Dalam Perang Uhud yang bersejarah ini, menurut dia, paman Nabi SAW yang bernama Hamzah bin Abdul Muthalib dinyatakan wafat. Bahkan, Nabi Muhammad SAW sendiri terluka dalam perang ini.
“Jadi pasukan pemanah itu khawatir bahwa teman-temannya di bawah akan melakukan ghulul atau korupsi terhadap harta rampasan yang diperoleh dari orang kafir, sehingga kemudian tidak mengindahkan instruksi dari Nabi SAW dengan meninggalkan tempat mereka di atas bukit,” kata Kiai Hannan.
Jadi, menurut dia, indikasi perbuatan korupsi sudah ada sejak zaman Nabi SAW. Namun, apakah saat itu ada sahabat yang benar-benar melakukan ghulul atau korupsi, Kiai Hannan belum menemukan keterangannya.
“Tapi peringatan nabi dan kejadian dari peristiwa Uhud itu memang ada indikasi kekhawatiran untuk melakukan ghulul itu,” kata Kiai Hannan.
Sementara itu, dalam Alquran telah ditegaskan bahwa seorang Nabi SAW tidak mungkin berkhianat dalam urusan harta rampasan perang. Allah SWT berfirman:
وَمَا كَانَ لِنَبِيٍّ اَنْ يَّغُلَّ ۗوَمَنْ يَّغْلُلْ يَأْتِ بِمَا غَلَّ يَوْممَ الْقِيٰمَةِ ۚ ثُمَّ تُوَفّٰى كُلُّ نَفْسٍ مَّا كَسَبَتْ وَهُمْ لَا يُظْلَمُوْنَ
Artinya: “Dan tidak mungkin seorang nabi berkhianat (dalam urusan harta rampasan perang). Barangsiapa berkhianat, niscaya pada hari Kiamat dia akan datang membawa apa yang dikhianatkannya itu. Kemudian setiap orang akan diberi balasan yang sempurna sesuai dengan apa yang dilakukannya, dan mereka tidak dizalimi.” (QS Ali Imran ayat 161).
Baca juga: Mualaf Theresa Corbin, Terpikat dengan Konsep Islam yang Sempurna Tentang Tuhan
Menurut ulama ahli tafsir dan ahli sejarah, ayat ini turun berkaitan dengan kasus yang terjadi saat Perang Uhud tahun kedua Hijriyah.
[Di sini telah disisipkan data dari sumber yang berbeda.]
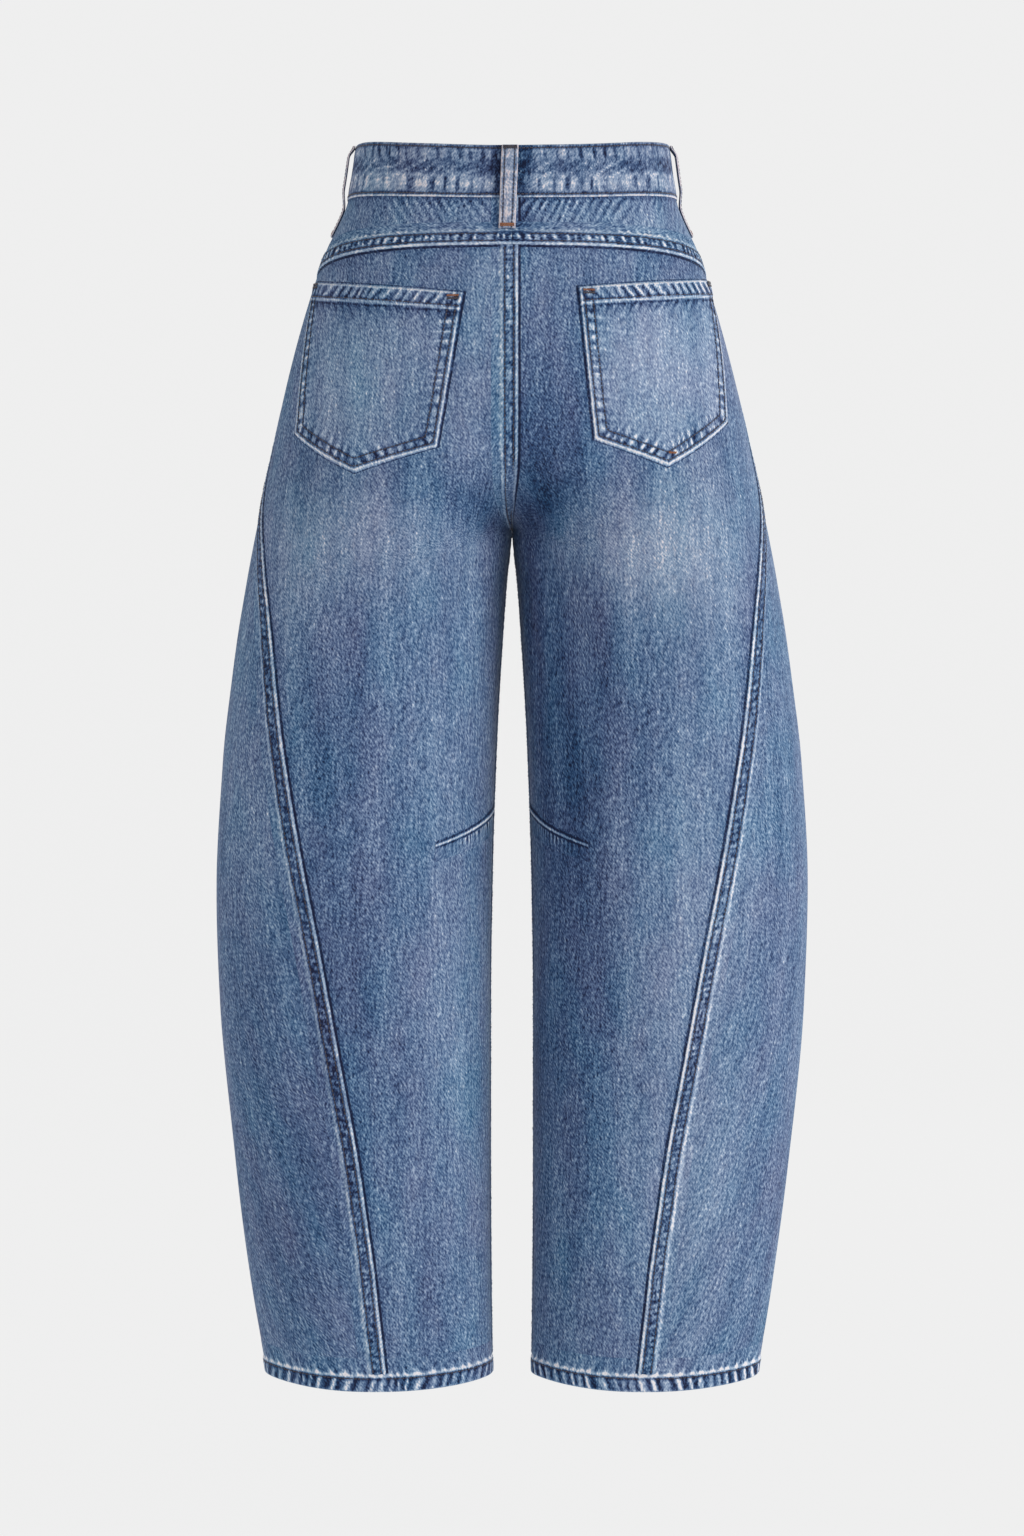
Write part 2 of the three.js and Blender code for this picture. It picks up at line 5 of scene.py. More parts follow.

Pada saat itu pasukan kaum Muslimin menderita kekalahan sangat tragis, para pasukan panah berbondong-bondong turun dari bukit Uhud untuk ikut berebut harta rampasan perang.
Padahal, Rasulullah SAW sejak semula sudah berpesan jangan sekali-kali meninggalkan bukit Uhud.
Namun, mereka melanggar perintah Nabi SAW, bahkan mencurigai Nabi SAW akan menggelapkan harta rampasan perang.
Pada saat Rasulullah SAW mengetahui pasukan pemanah turun dari bukit Uhud, beliau bersabda:
ظَنَنْتُمْ أَنَّا نَغُلَّ وَلَا نُقْسِمُ لَكُمْ " فَأَنْزَلَ اللهُ هَذِهِ الآيَة
“Kalian pasti mengira bahwa kami akan melakukan ghulul, korupsi terhadap ghanimah (harta rampasan perang) dan tidak akan membagikannya kepada kalian!” Pada saat itulah turun Surat Ali Imran ayat 161.